The facility had been built out for use as a swing club, an erotic art museum, an adult store, and for shooting adult movies. We could use a dungeon for a BDSM class, or a large area with private curtained beds for a couples massage class, or use any of the other unique environments including a dedicated traditional classroom. We had the run of the place during the day on Saturdays, which was a time when they had no other events scheduled. It was an amazing place.

This entire facility was dedicated to sexuality. There were foot fetish events. There were adult product expos. What ultimately did them in, though, was the swing club. Not that their days weren’t numbered from the day they opened their doors. Los Angeles is a surprisingly conservative town when it comes to sex. We are so prudish that with more beaches than probably any other county, there is not a single nude beach anywhere even close.

Did you know that swing clubs are illegal in Los Angeles? Actually, that is not technically true. But the city declared that these events were held without the proper “sexual encounter license”. So, how do you get such a license?
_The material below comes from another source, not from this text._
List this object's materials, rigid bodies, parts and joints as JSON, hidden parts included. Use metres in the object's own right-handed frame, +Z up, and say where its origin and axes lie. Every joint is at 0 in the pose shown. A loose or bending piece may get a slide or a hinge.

You can’t.

The city had begun their harassment long before they officially shut it all down. Building inspectors came in and shut the place down several times. The last was when they declared that the occupancy was 30 people. That was for a building of 20,000 square feet. The owner fought that and won.
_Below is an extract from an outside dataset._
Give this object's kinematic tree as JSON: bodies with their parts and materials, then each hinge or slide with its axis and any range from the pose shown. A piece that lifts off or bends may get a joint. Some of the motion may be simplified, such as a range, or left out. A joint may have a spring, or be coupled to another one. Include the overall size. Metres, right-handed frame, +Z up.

Sure, the parties did everything they could to comply with the law. They were private membership only events for couples over 21 only. No cash was taken at the door. No alcohol was sold to keep the ABC out. They were not advertised or publicly promoted. They did not impact the neighborhood, which was industrial and a ghost town at night. They had their own private parking. The local vice cops came in to visit and the owner worked hard to create a good relationship with them and assure them that no prostitution was taking place.
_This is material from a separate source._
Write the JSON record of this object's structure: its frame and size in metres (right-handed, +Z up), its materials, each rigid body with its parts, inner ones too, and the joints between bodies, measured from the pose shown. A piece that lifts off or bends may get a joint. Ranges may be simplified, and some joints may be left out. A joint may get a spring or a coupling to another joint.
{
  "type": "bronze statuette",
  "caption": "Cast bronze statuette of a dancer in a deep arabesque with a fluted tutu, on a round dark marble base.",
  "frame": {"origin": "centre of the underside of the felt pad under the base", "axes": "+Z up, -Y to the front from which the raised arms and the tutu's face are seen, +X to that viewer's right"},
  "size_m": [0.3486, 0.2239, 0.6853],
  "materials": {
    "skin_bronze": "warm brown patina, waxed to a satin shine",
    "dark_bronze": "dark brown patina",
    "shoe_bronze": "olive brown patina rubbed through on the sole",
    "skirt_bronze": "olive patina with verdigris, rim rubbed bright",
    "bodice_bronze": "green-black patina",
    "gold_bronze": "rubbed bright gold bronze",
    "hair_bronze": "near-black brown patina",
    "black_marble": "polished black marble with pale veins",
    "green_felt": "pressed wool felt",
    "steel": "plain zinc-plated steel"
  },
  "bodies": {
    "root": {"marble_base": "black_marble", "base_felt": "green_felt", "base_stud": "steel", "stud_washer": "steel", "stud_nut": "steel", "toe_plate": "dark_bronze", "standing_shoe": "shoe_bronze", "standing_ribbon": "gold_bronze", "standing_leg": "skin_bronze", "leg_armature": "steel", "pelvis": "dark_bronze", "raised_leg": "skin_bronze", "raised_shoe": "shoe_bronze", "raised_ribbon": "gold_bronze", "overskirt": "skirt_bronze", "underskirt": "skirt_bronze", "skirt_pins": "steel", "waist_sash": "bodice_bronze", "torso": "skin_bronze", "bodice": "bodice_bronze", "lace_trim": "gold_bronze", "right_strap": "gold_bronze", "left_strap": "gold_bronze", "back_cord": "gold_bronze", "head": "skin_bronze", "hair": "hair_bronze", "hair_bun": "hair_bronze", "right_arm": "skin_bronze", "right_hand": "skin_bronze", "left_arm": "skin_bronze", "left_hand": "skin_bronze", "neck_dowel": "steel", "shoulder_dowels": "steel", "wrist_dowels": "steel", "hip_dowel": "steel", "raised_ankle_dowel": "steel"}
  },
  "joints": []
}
Once the city decides to take you down though, they will. Sure, if you could just walk into an event like this, I suppose people could encounter it accidentally and be offended. Of course, that was not possible. You’d have to do some serious searching to get invited. So what reason did the city have for shutting them down? Even if the laws on the books apply, we all know that the city has limited resources, so why go after this while meth dealers continued to peddle their wares within the same part of the city? How much did it cost for the undercover officers (who had to come in pairs) to infiltrate these events? Sure, its fun for them to be there, but in reality, I’ve talked to a few vice cops who have dealt with issues like this and they would much rather be going after serious crimes instead of the activities of consenting adults done at a very private venue.

Was it a health hazard? Not any more than private behavior is, and in this environment condoms were generally used and strongly encouraged and they were everywhere within easy reach. Studies of couples only swingers time and time again have shown them not to be a high health risk. A major business that offers people an opportunity to hook up and has far more involvement with prostitution is little regulated in this regard- hotels. People are still going to have sex, but swing clubs provide a safer environment and typically provide safe sex education and supplies.

The bottom line was about controlling people’s behavior. The city of Los Angeles succeeded in shutting down this amazing facility, but in fact, they did not succeed in changing anyone’s behavior. It was just human folly destroying something that meant a lot to a lot of people, including myself. Nothing positive was accomplished for anyone.

We lost the physical space that had been the home for our classes, but it motivated us to create the virtual space of our online Erotic University.